Deu no Estadão
Se ainda havia espaço para alguma dúvida, na semana passada ficou patente que os Inquéritos 4.781/DF e 4.874/DF, do Supremo Tribunal Federal (STF), estão servindo a propósitos muito distantes de seus objetivos originais. O primeiro foi aberto para apurar fake news e ameaças contra o Supremo, e o segundo, para investigar atuação de milícias digitais contra o Estado Democrático de Direito.
No entanto, foram usados agora para remover da internet conteúdo sobre projeto de lei em tramitação no Congresso e para investigar falsificação de cartão de vacinação do ex-presidente Jair Bolsonaro.
FERINDO AS REGRAS – Observa-se, nos dois casos, uso rigorosamente irregular dos inquéritos, descumprindo regras básicas do ordenamento jurídico. Além de prazo para terminar, toda investigação deve ter objeto certo e determinado.
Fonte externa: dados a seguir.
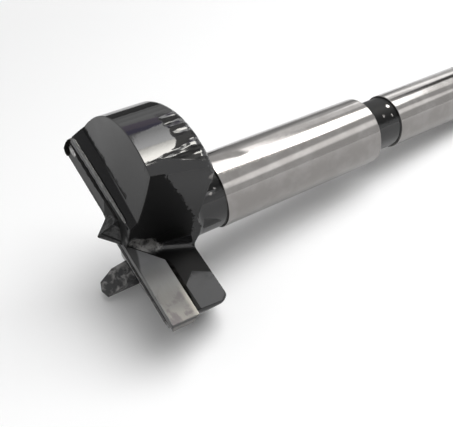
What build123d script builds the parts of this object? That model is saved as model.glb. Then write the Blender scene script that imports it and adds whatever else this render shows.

E nenhum juiz dispõe de competência universal.
Acertadamente, anos atrás, o STF rejeitou o entendimento expansivo da Lava Jato, no sentido de que todo indício criminoso envolvendo governo federal e partidos políticos deveria ser investigado e julgado pela 13ª Vara Federal Criminal de Curitiba.
No julgamento, o ministro Alexandre de Moraes ressaltou o absurdo de transformar uma única vara em “juízo universal de combate à corrupção”. De fato, a interpretação do então juiz Sérgio Moro e dos procuradores da Operação fez parecer, em determinado momento, que todos os grandes casos de corrupção do País ficariam concentrados em um único magistrado.
JUIZ NATURAL – Sob pretexto de combater a impunidade, burlou-se o princípio do juiz natural, que, como Moraes lembrou na ocasião, “é importante garantia de imparcialidade”.
Agora, o País assiste a uma situação similar. Sob pretexto de defesa da democracia em circunstâncias excepcionais, o STF mantém abertos inquéritos que, na prática, estão conferindo uma espécie de competência universal à Corte e, em concreto, ao relator, o ministro Alexandre de Moraes.
Os limites foram ultrapassados. O que era para investigar fake news contra o Supremo foi usado para arbitrar debate sobre projeto de lei.
INQUÉRITOS PERPÉTUOS – O STF agiu corretamente ao abrir os inquéritos. Existia fundamento jurídico a justificar a competência da Corte nessas investigações. No entanto, não existe fundamento jurídico para tornar esses inquéritos perpétuos, menos ainda para, servindo-se deles, transformar o ministro Alexandre de Moraes em “juízo universal de defesa da democracia”.
Essas investigações tiveram papel fundamental. Em momentos especialmente difíceis, elas representaram a eficaz reação do Estado brasileiro contra quem queria vandalizar o regime democrático.
Precisamente por isso, devem ser concluídas, como dispõe a lei. Manter os inquéritos abertos, além de ser ocasião para novas medidas irregulares, coloca em risco o bom trabalho feito antes.
MÉTODOS ILEGAIS – A Lava Jato não foi um aprendizado suficiente? Não há apoio popular, nem circunstância política, capaz de legitimar métodos ilegais. Transigir com tais práticas é fazer um tremendo desserviço ao País.
Sem ingenuidade, é preciso reconhecer a oportunidade. Os dois episódios da semana passada – arbitrar debate público por meio de inquérito policial e pendurar apuração de falsificação de cartão vacinação contra covid em procedimento relativo a crimes contra o Estado Democrático de Direito – facilitaram o trabalho do colegiado do Supremo.
Eles são muito acintosos para serem relevados. Não se pode tapar o sol com peneira. A condução atual dos Inquéritos 4.781/DF e 4.874/DF não está de acordo com a lei e a jurisprudência do Supremo.